Thank you, Mr. President. On behalf of the Host Country, I have the honor to help commemorate the 30th anniversary of the opening for signature of the 1982 Law of the Sea Convention.
The Law of the Sea Convention sets forth a comprehensive legal framework governing uses of the oceans. The world has benefitted greatly from the adoption and entry into force of this Convention. And the United States continues to support the balance of interests reflected in this remarkable agreement.
It is worth recalling time before the 1982 Law of the Sea Convention, where there were some fundamental questions about States’ rights and obligations with respect to the oceans. The Law of the Sea Convention resolved those questions. For example, it established for the first time a maximum breadth of the territorial sea.

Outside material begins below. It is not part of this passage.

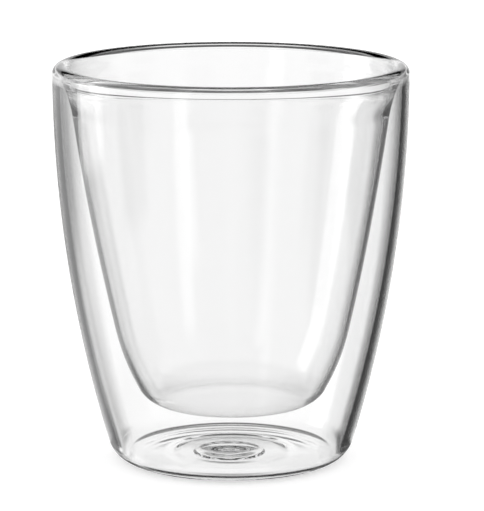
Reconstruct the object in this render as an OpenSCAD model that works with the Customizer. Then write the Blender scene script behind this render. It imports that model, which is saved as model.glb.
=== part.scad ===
// Double walled glass cup: two blown glass walls, fused to each other by a ring at the rim, with
// still air between them. The outer wall's base was closed in a flame, which left ripples and a
// small vent in its middle, and a drop of glass seals the vent. Lengths are in millimetres.
// The cup stands on z = 0 and is turned about the z axis.

/* [Outer wall] */
// Height of the cup, from the table to the top of the rim
cup_h = 95; // [88:1:108]
// Largest outside diameter, just under the rim
mouth_d = 84.2; // [80:0.2:92]
// Outside diameter of the side where it would meet the table if it had no corner
base_d = 56; // [52:0.5:64]
// Radius of the outside corner between side and base
corner_r = 6.2; // [5:0.1:8]
// Radius of the inside corner between side and base
inner_corner_r = 2.7; // [1.5:0.1:4]
// Wall thickness at the top of the side
outer_top_t = 1.7; // [1.3:0.1:2]
// Wall thickness low on the side
outer_low_t = 2.2; // [1.6:0.1:2.8]
// Thickness of the base over the ring that it stands on
base_t = 1.7; // [1.3:0.1:2.4]
// Width of the flat ring that the cup stands on
foot_w = 1.4; // [0.8:0.1:4]
// Height of the hollow under the base, at its centre
pushup_h = 0.8; // [0.2:0.05:1]

/* [Inner wall] */
// Air between the base and the underside of the bowl
under_gap = 12; // [8:0.1:18]
// Air between the two walls where the bowl's flare starts
flare_gap = 2.8; // [2:0.1:5]
// Air between the two walls at the top of the bowl's heel
heel_gap = 6; // [4.5:0.1:10]
// Radius of the tight curve at the bottom of the bowl
toe_r = 7.7; // [5:0.1:11]
// Degrees that the tight curve turns through
toe_turn = 61.5; // [55:0.5:66]
// Radius of the slow curve over it
heel_r = 55; // [35:1:70]
// Degrees that the slow curve turns through
heel_turn = 15.5; // [10:0.5:18]
// Wall thickness on the bowl's side
inner_t = 1; // [0.8:0.1:1.4]
// Wall thickness where the flare starts
inner_top_t = 1.15; // [0.9:0.05:1.6]
// Thickness of the bowl's floor, where the glass was blown thinnest
floor_t = 0.5; // [0.4:0.1:2]
// Height of the flare, from its start up to the rim ring
flare_h = 8.2; // [5:0.2:14]

/* [Rim ring] */
// Height of the ring, from the walls' top edges to the top of the rim
ring_h = 3.8; // [3.5:0.1:5]
// Glass over the top of the air space
crown_t = 1.8; // [1.4:0.1:2.2]
// Width of the air space where the ring starts
groove_w = 0.9; // [0.6:0.1:1.2]
// Thickness of the inner wall where the ring starts
inner_edge_t = 1.55; // [1.2:0.05:2]

/* [Vent] */
// Diameter of the vent hole in the base
vent_d = 5; // [3:0.2:7]
// Diameter of the drop of glass over the vent
drop_d = 17.2; // [12:0.2:20]
// Height of the drop's round crest over the base
drop_h = 0.9; // [0.5:0.1:1.5]
// Diameter of that crest
crest_d = 10.8; // [8:0.2:11.6]
// Depth of the dimple inside the crest
dimple_h = 0.5; // [0.2:0.05:0.8]
// Diameter of the ring of glass round the drop, left by the flame
ripple_d = 28.4; // [26:0.2:36]
// Width of that ring of glass
ripple_w = 4; // [2:0.2:5]
// Height of that ring of glass over the base
ripple_h = 0.25; // [0.1:0.05:0.5]

/* [Hidden] */
$fn = 180;

// How many short lines stand for each curve
corner_steps = 14;
side_steps = 40;
bend_steps = 16;
bump_steps = 12;

// Shares of the air space's width and height that shape its round top
groove_lean_share = 0.9;
// A Bezier curve with both handles this long rises to three quarters of it
arch_share = 4 / 3;
// Share of a Bezier's span that each of its handles takes
handle_share = 0.35;
// The glass tint of each piece, from bare outer glass to the thicker fused places
outer_tint = [0.80, 0.84, 0.86, 0.35];
inner_tint = [0.90, 0.92, 0.93, 0.35];
fused_tint = [0.62, 0.66, 0.69, 0.55];

mouth_r = mouth_d / 2;
// The bead at the top is as wide as both walls' edges and the air space between them
bead_w = outer_top_t + groove_w + inner_edge_t;
bead_r = bead_w / 2;
// The side stands upright where the bead's round top begins
belly_z = cup_h - bead_r;
join_z = cup_h - ring_h;
groove_h = ring_h - crown_t;

// The outer side is one arc, upright at belly_z and through the end of base_d at the table
side_in = mouth_r - base_d / 2;
side_r = (belly_z ^ 2 + side_in ^ 2) / (2 * side_in);
side_c = [mouth_r - side_r, belly_z];
// The corner arc touches the table and, from inside, the side arc
corner_c = [side_c.x + sqrt((side_r - corner_r) ^ 2 - (belly_z - corner_r) ^ 2), corner_r];
corner_turn = atan2(corner_r - belly_z, corner_c.x - side_c.x);
join_turn = asin((join_z - belly_z) / side_r);
// The inside corner touches the base's floor and, from inside, the side arc set back by the wall
in_side_r = side_r - outer_low_t;
in_corner_z = base_t + inner_corner_r;
in_corner_c = [side_c.x + sqrt((in_side_r - inner_corner_r) ^ 2 - (belly_z - in_corner_z) ^ 2), in_corner_z];
in_corner_turn = atan2(in_corner_z - belly_z, in_corner_c.x - side_c.x);
low_z = belly_z + side_r * sin(in_corner_turn);

foot_in_r = corner_c.x - foot_w;
pushup_r = (foot_in_r ^ 2 + pushup_h ^ 2) / (2 * pushup_h);

// Outside radius, thickness and inside radius of the outer wall at height z on its side
function outer_r(z) = side_c.x + sqrt(side_r ^ 2 - (z - belly_z) ^ 2);
function outer_t(z) = outer_low_t + (outer_top_t - outer_low_t) * (z - low_z) / (join_z - low_z);
function outer_in_r(z) = outer_r(z) - outer_t(z);

bowl_z = base_t + under_gap;
flare_z = join_z - flare_h;
// The bowl's heel ends a set gap inside the outer wall, and its underside is what the curves leave
heel_face_a = toe_turn + heel_turn;
heel_z = bowl_z + toe_r * (1 - cos(toe_turn)) + heel_r * (cos(toe_turn) - cos(heel_face_a));
heel_out_r = outer_in_r(heel_z) - heel_gap;
bowl_flat_r = heel_out_r - toe_r * sin(toe_turn) - heel_r * (sin(heel_face_a) - sin(toe_turn));

// The air space and the inner wall's edge, where they meet the ring
groove_out_r = outer_r(join_z) - outer_top_t;
groove_in_r = groove_out_r - groove_w;
inner_edge_r = groove_in_r - inner_edge_t;
// Slope of the inner wall's outside where it meets the ring, as a step out and up
groove_slope = [groove_lean_share * groove_w, arch_share * groove_h];

// A point at distance rad and angle a from centre c, with a kept as the way the surface faces
function facing(c, rad, a) = [c.x + rad * cos(a), c.y + rad * sin(a), a];

// Points on an arc about c from angle a0 to a1
function arc(c, rad, a0, a1, steps) =
    [for (i = [0 : steps]) facing(c, rad, a0 + (a1 - a0) * i / steps)];

// The point t thick behind a surface point
function behind(p, t) = [p.x - t * cos(p[2]), p.y - t * sin(p[2])];

// The unit step along a surface that faces angle a
function along(a) = [-sin(a), cos(a)];

// Points on a Bezier curve with ends p0 and p3 and handles p1 and p2
function bezier(p0, p1, p2, p3, steps) =
    [for (i = [0 : steps]) let (t = i / steps, s = 1 - t)
        s ^ 3 * p0 + 3 * s ^ 2 * t * p1 + 3 * s * t ^ 2 * p2 + t ^ 3 * p3];

// A curve from p0 to p1 that leaves along d0 and arrives along d1
function blend(p0, d0, p1, d1) =
    let (span = norm(p1 - p0) * handle_share)
    bezier(p0, p0 + d0 / norm(d0) * span, p1 - d1 / norm(d1) * span, p1, bend_steps);

function flat(points) = [for (p = points) [p.x, p.y]];
function reversed(points) = [for (i = [len(points) - 1 : -1 : 0]) points[i]];
function tail(points) = [for (i = [1 : len(points) - 1]) points[i]];

// A smooth step from 0 to 1 as s goes from 0 to 1
function ease(s) = (1 - cos(180 * s)) / 2;

// Height of a round ridge of the given crest, radius and width at radius r
function ridge(r, crest_h, at_r, w) = abs(r - at_r) > w / 2 ? 0 : crest_h * cos(180 * (r - at_r) / w) ^ 2;

// The outside of the outer wall: corner arc, then side arc up to the ring
outer_corner = arc(corner_c, corner_r, -90, corner_turn, corner_steps);
outer_side = arc(side_c, side_r, corner_turn, join_turn, side_steps);

// Its inside: the inside corner, then the side arc set back by a wall that thins towards the top
inner_corner = arc(in_corner_c, inner_corner_r, -90, in_corner_turn, corner_steps);
inner_side = [for (p = arc(side_c, side_r, in_corner_turn, join_turn, side_steps)) behind(p, outer_t(p.y))];

// The outside of the bowl: toe arc, heel arc, and a side arc that ends where the flare starts
toe_a = -90 + toe_turn;
heel_a = toe_a + heel_turn;
bowl_toe = arc([bowl_flat_r, bowl_z + toe_r], toe_r, -90, toe_a, bend_steps);
bowl_heel = arc(behind(bowl_toe[bend_steps], heel_r), heel_r, toe_a, heel_a, bend_steps);
heel_end = bowl_heel[bend_steps];
flare_start = [outer_in_r(flare_z) - flare_gap, flare_z];
// The one circle that leaves the heel without a kink and passes through flare_start
bowl_chord = flare_start - flat([heel_end])[0];
heel_face = [cos(heel_a), sin(heel_a)];
bowl_side_r = -(bowl_chord * bowl_chord) / (2 * (bowl_chord * heel_face));
bowl_side_c = behind(heel_end, bowl_side_r);
flare_face = (flare_start - bowl_side_c) / bowl_side_r;
flare_a = atan2(flare_face.y, flare_face.x);
bowl_side = arc(bowl_side_c, bowl_side_r, heel_a, flare_a, side_steps);
flare_out = blend(flare_start, along(flare_a), [groove_in_r, join_z], groove_slope);

// The bowl's wall grows through the toe, and is even up the side
function bowl_t(p) =
    p[2] < toe_a ? floor_t + (inner_t - floor_t) * ease((p[2] + 90) / toe_turn)
    : p.y < heel_end.y ? inner_t
    : inner_t + (inner_top_t - inner_t) * (p.y - heel_end.y) / (flare_z - heel_end.y);
bowl_inside = [for (p = concat(bowl_toe, tail(bowl_heel), tail(bowl_side))) behind(p, bowl_t(p))];
flare_in = blend(bowl_inside[len(bowl_inside) - 1], along(flare_a), [inner_edge_r, join_z], along(0));

// Blown outer wall with its base: standing ring, hollow underside, ripple and open vent
module outer_wall() {
    // The inside's top point is brought level with the outside's, so that the ring sits flat
    top = [groove_out_r, join_z];
    inside = concat(flat(inner_corner), tail(inner_side));
    inner_line = concat([for (p = inside) if (p.y < join_z - outer_top_t) p], [top]);
    ripple_line = [for (i = [0 : bump_steps])
        let (r = ripple_d / 2 - ripple_w / 2 + ripple_w * i / bump_steps)
        [r, base_t + ridge(r, ripple_h, ripple_d / 2, ripple_w)]];
    vent_r = vent_d / 2;
    // The hollow under the base is a shallow round cap
    under_line = [for (i = [0 : bump_steps])
        let (r = vent_r + (foot_in_r - vent_r) * i / bump_steps)
        [r, pushup_h - pushup_r + sqrt(pushup_r ^ 2 - r ^ 2)]];
    color(outer_tint) rotate_extrude()
        polygon(concat(
            flat(outer_corner), flat(tail(outer_side)),
            reversed(inner_line),
            reversed(ripple_line),
            [[vent_r, base_t]],
            under_line));
}

// Blown inner wall: the bowl that holds the drink, with its flare under the rim
module inner_wall() {
    outside = concat([[0, bowl_z]], flat(bowl_toe), flat(tail(bowl_heel)), flat(tail(bowl_side)), tail(flare_out));
    inside = concat([[0, bowl_z + floor_t]], bowl_inside, tail(flare_in));
    color(inner_tint) rotate_extrude()
        polygon(concat(outside, reversed(inside)));
}

// Ring of fused glass on top of both walls: a round bead over the round end of the air space
module rim_ring() {
    outside = arc(side_c, side_r, join_turn, 0, bump_steps);
    bead = arc([mouth_r - bead_r, belly_z], bead_r, 0, 180, 2 * bend_steps);
    inside = [[inner_edge_r, join_z]];
    arch_top = [0, arch_share * groove_h];
    groove = bezier(
        [groove_in_r, join_z],
        [groove_in_r, join_z] + groove_slope,
        [groove_out_r, join_z] + arch_top,
        [groove_out_r, join_z], bend_steps);
    color(fused_tint) rotate_extrude()
        polygon(concat(flat(outside), tail(flat(bead)), inside, groove));
}

// Drop of glass that closes the vent: a round ring with a dimple over a plug that fills the hole
module vent_seal() {
    drop_r = drop_d / 2;
    crest_r = crest_d / 2;
    vent_r = vent_d / 2;
    plug_z = pushup_h - pushup_r + sqrt(pushup_r ^ 2 - vent_r ^ 2);
    // The dimple's floor is a smooth hollow, and the crest falls to the base in a half wave
    dimple_line = [for (i = [0 : bump_steps])
        let (s = i / bump_steps)
        [crest_r * s, base_t + drop_h - dimple_h * cos(90 * s) ^ 2]];
    skirt_line = [for (i = [1 : bump_steps])
        let (s = i / bump_steps)
        [crest_r + (drop_r - crest_r) * s, base_t + drop_h * cos(90 * s)]];
    color(fused_tint) rotate_extrude()
        polygon(concat(
            [[0, pushup_h], [vent_r, plug_z], [vent_r, base_t]],
            reversed(skirt_line),
            reversed(dimple_line)));
}

outer_wall();
inner_wall();
rim_ring();
vent_seal();
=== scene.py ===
# %% [markdown]
# A double walled glass cup is two blown glass walls, melted together at the rim, with still air
# between them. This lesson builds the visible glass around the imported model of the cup. The first
# step loads that model and keeps its box, because the glass has to stay inside it.

# %% Load the frame
import math

import bpy
import numpy as np
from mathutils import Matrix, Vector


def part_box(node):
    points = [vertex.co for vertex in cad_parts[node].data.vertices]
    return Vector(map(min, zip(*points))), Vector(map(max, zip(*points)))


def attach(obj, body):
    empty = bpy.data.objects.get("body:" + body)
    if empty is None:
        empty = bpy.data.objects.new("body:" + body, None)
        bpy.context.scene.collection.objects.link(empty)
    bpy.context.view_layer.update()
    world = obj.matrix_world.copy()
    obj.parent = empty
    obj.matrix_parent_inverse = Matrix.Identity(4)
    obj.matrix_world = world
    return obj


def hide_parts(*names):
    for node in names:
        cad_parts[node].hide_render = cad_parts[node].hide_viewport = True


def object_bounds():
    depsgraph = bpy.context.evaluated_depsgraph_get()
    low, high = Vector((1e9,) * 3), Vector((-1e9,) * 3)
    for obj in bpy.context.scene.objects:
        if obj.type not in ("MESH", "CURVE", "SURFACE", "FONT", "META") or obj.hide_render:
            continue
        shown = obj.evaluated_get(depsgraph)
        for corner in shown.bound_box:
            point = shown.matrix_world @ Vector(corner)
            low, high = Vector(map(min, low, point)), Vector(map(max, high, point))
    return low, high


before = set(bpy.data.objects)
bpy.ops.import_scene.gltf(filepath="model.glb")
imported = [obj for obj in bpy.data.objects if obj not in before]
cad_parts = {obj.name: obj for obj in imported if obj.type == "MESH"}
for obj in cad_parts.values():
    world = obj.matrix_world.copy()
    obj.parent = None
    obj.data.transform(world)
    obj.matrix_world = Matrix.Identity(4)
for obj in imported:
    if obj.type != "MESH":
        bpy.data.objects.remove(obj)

cad_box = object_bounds()
MM = 0.001
cup_h = cad_box[1][2]
mouth_r = cad_box[1][0]
print("cup height and mouth radius in mm:", round(cup_h / MM, 2), round(mouth_r / MM, 2))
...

In addition, it provided for exclusive jurisdiction of coastal States over economic activities out to 200 miles from shore. And it set forth a procedure to maximize legal certainty regarding the extent of the continental shelf.
The Law of the Sea Convention, together with the 1994 Agreement relating to deep seabed mining and 1995 Agreement relating to fish stocks, provides public order in the world’s oceans. It codifies critical freedom of navigation provisions, including those related to transit and innocent passage, which enable vessels to transit the entire maritime domain, thus ensuring the mobility on which our international trade and global economy depend. It is the foundation on which rules for sustainable international fisheries are based. And it provides the legal framework for exploring and exploiting mineral resources on and beneath the seabed beyond areas of national jurisdiction.
Today, the Convention’s institutions are up and running.
The Commission on the Limits of the Continental Shelf has received over 60 submissions and is making significant progress in providing recommendations to coastal States. The International Seabed Authority has developed regulations on deep seabed mineral exploration and has issued contracts for such exploration. The International Tribunal for the Law of the Sea serves as an important forum for the peaceful resolution of disputes.
Of course, we continue to face many challenges in and on the oceans, including those related to illegal, unreported, and unregulated fishing, destructive fishing practices, pollution, acidification, conservation and sustainable use of maritime resources, and maritime security. But we are confident that these challenges can and will be addressed on the basis of the Convention’s framework.
Mr. President, I wish to reaffirm President Obama’s strong support for U.S. accession to the Law of the Sea Convention, and confirm that Secretary Clinton has made this treaty a priority.
We continue to regard much of the Convention as reflective of customary international law, but fully recognize the security and economic benefits of becoming a party.
In closing, it gives us great pleasure to celebrate the 30th anniversary of the opening for signature of the Law of the Sea Convention – an historic event in international maritime law.